Oxidative stress, characterized by elevated reactive species and diminished antioxidant defences, is implicated in cellular damage and has been consistently observed in schizophrenia [61]. Research assessing oxidative stress in schizophrenia has utilising several peripheral biomarkers like reduced plasma antioxidant and glutathione levels and diminished antioxidant enzymes activities including superoxide dismutase (SOD) and glutathione peroxidase [61]. Studies indicate that patients with acute coronary syndrome exhibit significantly lower SOD levels compared to healthy controls, with NSTEMI patients showing even lower levels than STEMI patients, suggesting more severe oxidative stress [62]. The reduced SOD and catalase levels may result from increased utilization to neutralize free radicals generated during myocardial ischemia, reflecting a depletion of antioxidant defenses [62]. In addition, approximately one-third of schizophrenia patients exhibit pronounced redox dysregulation, with acute-phase polyunsaturated fatty acid (PUFA) deficits and detrimental responses to eicosapentanoate (EPA) or vitamin E and C, although these effects stabilize during remission, marked by persistent redox imbalance in low-PUFA subgroups [63,64]. A reduced serum PUFA level has been shown to an increased risk of cardiovascular events including myocardial infarction [65].

Genome-wide association studies demonstrated shared genetic variants associated with schizophrenia and cardiovascular diseases due to the similar pathophysiology of inflammation and metabolism [66]. Four distinct genetic loci (rs35044849, rs3118357, rs9257136, and rs9257248) have demonstrated significant colocalization between schizophrenia and cardiovascular disease, suggesting that these variants may influence both cardiovascular and neurological systems [67]. The shared genetic loci highlights a potential role for this locus in the heart-brain axis through the regulation of CX3CL1 expression which is a chemokine that implicated in immune responses and neuroinflammation, potentially linking cardiovascular disease and schizophrenia [67]. CX3CL1 is overexpressed in atherosclerotic plaques, contributing to their formation and progression by recruiting inflammatory cells like monocytes to vascular walls leading to an increased risks of myocardial infarction [68]. In addition, elevated CX3CL1 levels have been observed in heart failure patients, correlating with increased risk of cardiac dysfunction through mechanisms involving inflammation and tissue remodeling [69]. Furthermore, the association rs35044849 with various schizophrenia phenotypes and proHB-EGF reduces cardiac contractility, causes interstitial fibrosis and exacerbate cardiac remodeling after myocardial infarction leading to worsening cardiac function [67].

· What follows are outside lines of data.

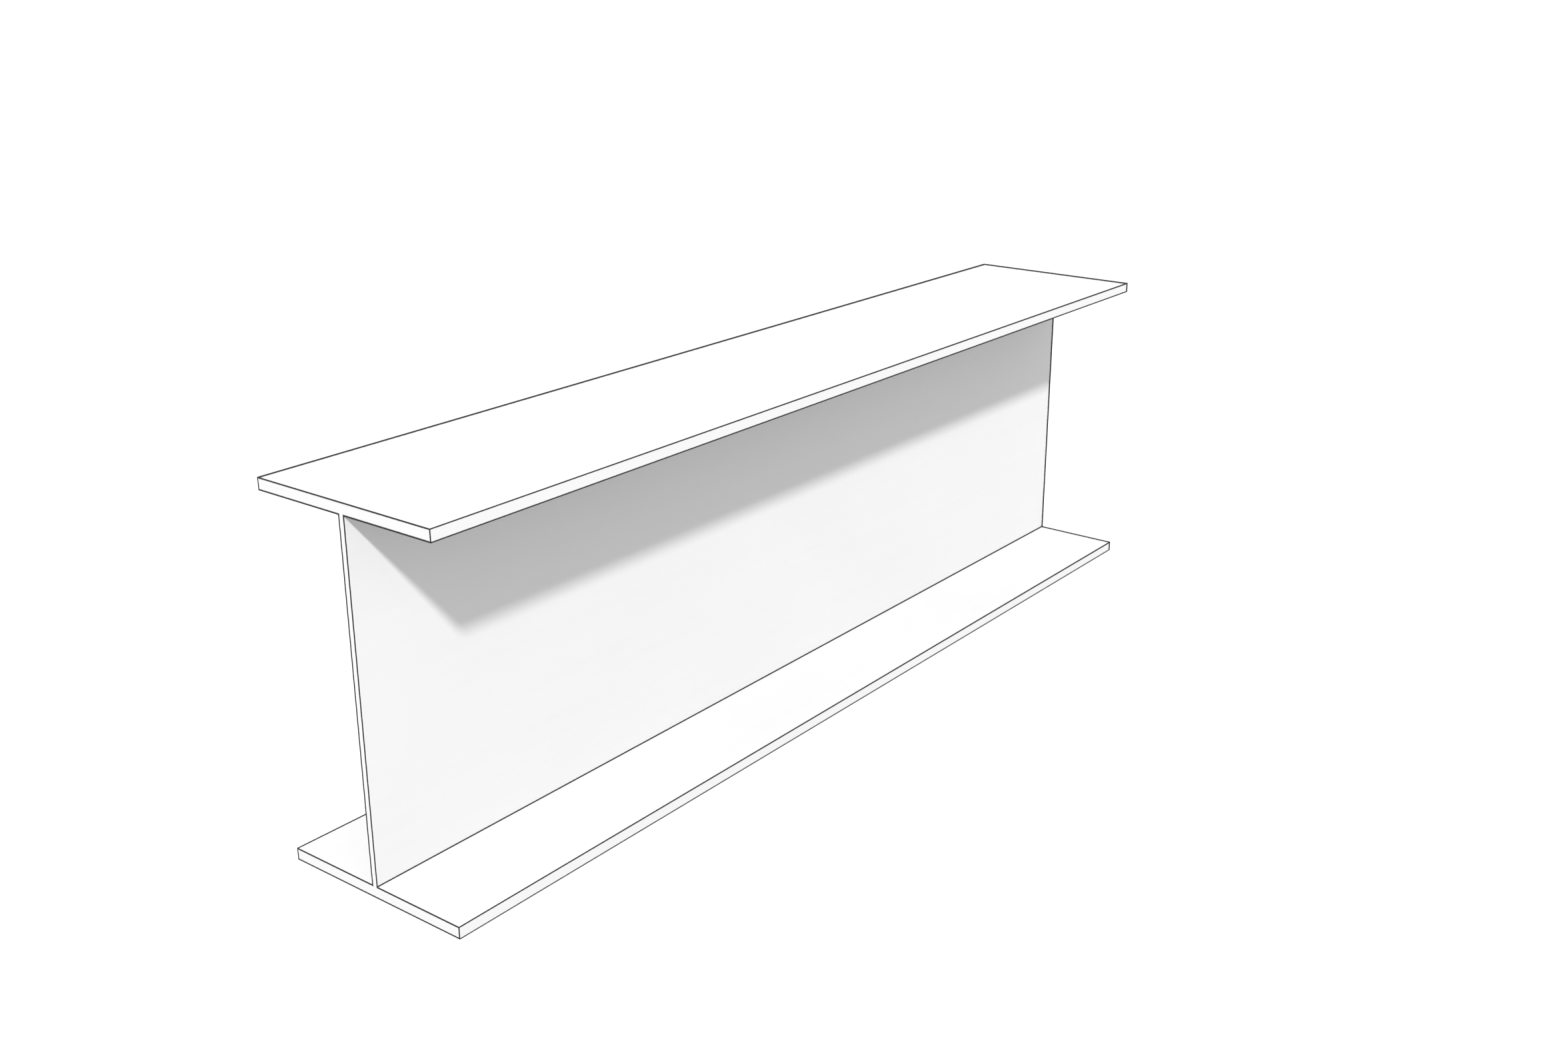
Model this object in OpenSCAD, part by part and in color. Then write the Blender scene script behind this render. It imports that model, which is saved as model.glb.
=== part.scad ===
// Steel I-beam: one rolled length of structural section, cut square at both ends.
// Two equal parallel flanges stand above and below a thin central web.
// The beam lies along Y on its bottom flange, with its web upright in the YZ plane.
// The origin is the middle of its footprint, on the underside of the bottom flange.

/* [Section] */
// Depth, from the underside of the bottom flange to the top of the top flange
depth = 311; // [200:1:600]
// Width of each flange
flange_w = 182; // [100:1:300]
// Thickness of each flange
flange_t = 10.3; // [6:0.1:20]
// Thickness of the web
web_t = 6.1; // [4:0.1:14]

/* [Rounding] */
// Radius of the hollow corners where the web meets the flanges
root_r = 0.8; // [0.4:0.1:12]
// Radius of the flanges' long edges
arris_r = 0.4; // [0.2:0.1:2]

/* [Length] */
// Length between the two cut ends
length = 1000; // [300:10:12000]

/* [Hidden] */
$fn = 48;
// Height of the flanges' inner faces above and below the middle of the section
inner_z = depth / 2 - flange_t;

// Draws its children in all four quadrants of the section.
module in_each_quadrant() {
    for (x = [0, 1], y = [0, 1])
        mirror([x, 0]) mirror([0, y]) children();
}

// The gap between a square corner at the origin and the arc of radius r that rounds it.
module corner_gap(r) {
    difference() {
        square(r);
        translate([r, r]) circle(r);
    }
}

// One quarter's share of a flange, from the middle of the section out to its tip.
module half_flange() {
    difference() {
        translate([0, inner_z]) square([flange_w / 2, flange_t]);
        translate([flange_w / 2, depth / 2]) rotate(180) corner_gap(arris_r);
        translate([flange_w / 2, inner_z]) mirror([1, 0]) corner_gap(arris_r);
    }
}

// The whole section, centred on the origin, with its depth along the drawing's Y.
module section() {
    square([web_t, 2 * inner_z], center = true);
    in_each_quadrant() {
        half_flange();
        translate([web_t / 2, inner_z]) mirror([0, 1]) corner_gap(root_r);
    }
}

module i_beam() {
    color([0.96, 0.96, 0.95])
        translate([0, 0, depth / 2])
            rotate([90, 0, 0])
                linear_extrude(height = length, center = true) section();
}

i_beam();
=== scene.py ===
"""A one-metre length of steel I-beam, painted white, standing on a pale studio floor.

The rolled section, its paint and the studio are each a class below. Every size of the beam is
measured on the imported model, so the visible beam fills exactly the space that the model holds.
"""

import logging
import math
from dataclasses import asdict, dataclass
from enum import Enum

import bpy
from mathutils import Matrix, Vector


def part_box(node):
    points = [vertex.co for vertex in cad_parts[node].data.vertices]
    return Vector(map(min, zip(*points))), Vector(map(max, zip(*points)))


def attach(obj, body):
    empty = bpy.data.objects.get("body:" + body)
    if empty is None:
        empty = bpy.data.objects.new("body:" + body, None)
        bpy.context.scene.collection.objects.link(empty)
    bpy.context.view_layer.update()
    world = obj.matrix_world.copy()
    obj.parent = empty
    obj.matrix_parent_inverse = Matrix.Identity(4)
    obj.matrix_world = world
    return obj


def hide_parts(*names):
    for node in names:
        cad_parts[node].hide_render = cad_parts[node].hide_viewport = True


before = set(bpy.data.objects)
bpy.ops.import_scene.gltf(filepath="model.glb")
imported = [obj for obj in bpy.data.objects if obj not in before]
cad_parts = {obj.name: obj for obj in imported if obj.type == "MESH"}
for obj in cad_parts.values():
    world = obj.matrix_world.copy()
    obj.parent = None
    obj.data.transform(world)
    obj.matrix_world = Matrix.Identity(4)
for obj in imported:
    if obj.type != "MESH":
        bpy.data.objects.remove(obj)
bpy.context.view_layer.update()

log = logging.getLogger("i_beam")
MM = 0.001
Socket = bpy.types.NodeSocket


class Relief(Enum):
    """How a face of the beam was made, which decides the marks under its paint."""

    ROLLED = ((160.0, 4.0, 160.0), 0.07 * MM)
    SAWN = ((12.0, 1.0, 700.0), 0.12 * MM)

    def __init__(self, fineness: tuple[float, float, float], height: float) -> None:
        """Keep how many marks there are a metre along X, Y and Z, and how high they stand."""
        self.fineness = fineness
        self.height = height


class Bench:
    """Adds nodes to one tree and wires them, so that a formula reads as one expression."""

    def __init__(self, tree: bpy.types.NodeTree) -> None:
        """Keep the tree that the nodes go in."""
        self.tree = tree

    def node(self, kind: str, **settings: object) -> bpy.types.Node:
        """Add one node.

        Args:
            kind: the node's type name.
            settings: properties to set on the new node.

        Returns:
            The new node.
        """
        made = self.tree.nodes.new(kind)
        for name, value in settings.items():
            setattr(made, name, value)
        return made

    def feed(self, target: Socket, value: object) -> None:
        """Link a socket to an input, or set the input to a constant.

        Args:
            target: the input.
            value: the socket or the constant.
        """
        if isinstance(value, bpy.types.NodeSocket):
            self.tree.links.new(value, target)
        else:
            target.default_value = value

    def math(self, operation: str, *values: object) -> Socket:
        """Add one Math node.

        Args:
            operation: what the node works out.
            values: a socket or a constant for each of its inputs, in order.

        Returns:
            The node's result.
        """
        made = self.node("ShaderNodeMath", operation=operation)
        for target, value in zip(made.inputs, values):
            self.feed(target, value)
        return made.outputs["Value"]

    def vector(self, operation: str, *values: object) -> Socket:
        """Add one Vector Math node.

        Args:
            operation: what the node works out.
            values: a socket or a constant for each of its inputs, in order.

        Returns:
            The node's result, which is a number for a length.
        """
        made = self.node("ShaderNodeVectorMath", operation=operation)
        for target, value in zip(made.inputs, values):
            self.feed(target, value)
        return made.outputs["Value" if operation == "LENGTH" else "Vector"]

    def combine(self, x: object, y: object, z: object) -> Socket:
        """Join three numbers into a vector.

        Args:
            x: a socket or a constant for the first number.
            y: the same for the second.
            z: the same for the third.

        Returns:
            The vector.
        """
        made = self.node("ShaderNodeCombineXYZ")
        for target, value in zip(made.inputs, (x, y, z)):
            self.feed(target, value)
        return made.outputs["Vector"]

    def split(self, vector: Socket) -> tuple[Socket, Socket, Socket]:
        """Part a vector into its three numbers.

        Args:
            vector: the vector.

        Returns:
            Its X, Y and Z.
        """
        made = self.node("ShaderNodeSeparateXYZ")
        self.feed(made.inputs["Vector"], vector)
        return tuple(made.outputs)

    def ease(
        self, value: Socket, start: object, end: object, before: float, after: float
    ) -> Socket:
        """Go smoothly from one level to another while a value crosses a range.

        Args:
            value: the value to follow.
            start: where the range starts.
            end: where the range ends.
            before: the level below the range.
            after: the level above the range.

        Returns:
            The level.
        """
        made = self.node("ShaderNodeMapRange", interpolation_type="SMOOTHSTEP")
        for name, number in (
            ("Value", value),
            ("From Min", start),
            ("From Max", end),
            ("To Min", before),
            ("To Max", after),
        ):
            self.feed(made.inputs[name], number)
        return made.outputs["Result"]

    def noise(self, place: Socket, scale: object, detail: float = 2.0) -> Socket:
        """Sample smooth noise around zero, from about -0.5 to 0.5.

        Args:
            place: the point to sample it at.
            scale: how many bumps it has a metre.
            detail: how many layers of finer bumps it has.

        Returns:
            The noise.
        """
        made = self.node("ShaderNodeTexNoise")
        self.feed(made.inputs["Vector"], place)
        self.feed(made.inputs["Scale"], scale)
        self.feed(made.inputs["Detail"], detail)
        return self.math("SUBTRACT", made.outputs["Fac"], 0.5)


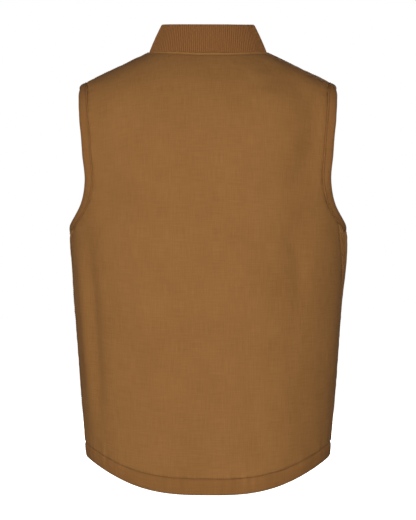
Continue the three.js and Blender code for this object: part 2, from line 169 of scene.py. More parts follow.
# Seeds of the noise, and how far apart two seeds lie in it
BACK_SEED = 1
BACK_NECK_SEED = 5
FRONT_SEED = 8
FRONT_NECK_SEED = 12
ARMHOLE_SEED = 20
BINDING_SEED = 30
HEM_SEED = 40
WELT_SEED = 50
SEED_STEP = 7.31

# Mesh spacing of the cloth, near its edges and between, and how wide the fine stretches are
FINE_STEP = 0.0012
CLOTH_STEP = 0.0033
SIDE_MARGIN = 0.012
NECK_MARGIN = 0.009
HEM_MARGIN = 0.006
TOP_LEVEL = 0.0054


# Form of the body

def smoothstep(value, low, high):
    t = np.clip((value - low) / (high - low), 0, 1)
    return t * t * (3 - 2 * t)


def bell(off, breadth):
    return np.exp(-((off / breadth) ** 2))


def unit(vectors):
    return vectors / np.linalg.norm(vectors, axis=-1, keepdims=True)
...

Figure 3. Pathophysiology of myocardial infarction and schizophrenia. IL: interleukin, PUFA: polyunsaturated fatty acid, SOD: superoxide dismutase.

Figure 3. Pathophysiology of myocardial infarction and schizophrenia. IL: interleukin, PUFA: polyunsaturated fatty acid, SOD: superoxide dismutase.

5. Conclusions

This review highlights the bidirectional relationship between MI and major psychiatric conditions. The shared pathophysiological mechanisms, such as inflammation, oxidative stress, neurohormonal dysregulation, and genetic factors, underlie this connection between MI and psychiatric illnesses. Advancements in understanding the pathophysiological mechanisms provide critical insights regarding the complexity of managing patients with comorbid MI and psychiatric disorders. Further research is essential to identify targeted interventions addressing these shared mechanisms to improve both mental and cardiovascular diseases. A holistic approach incorporating multidisciplinary care, early diagnosis, and innovative therapeutic strategies is essential for optimizing outcomes in this vulnerable population.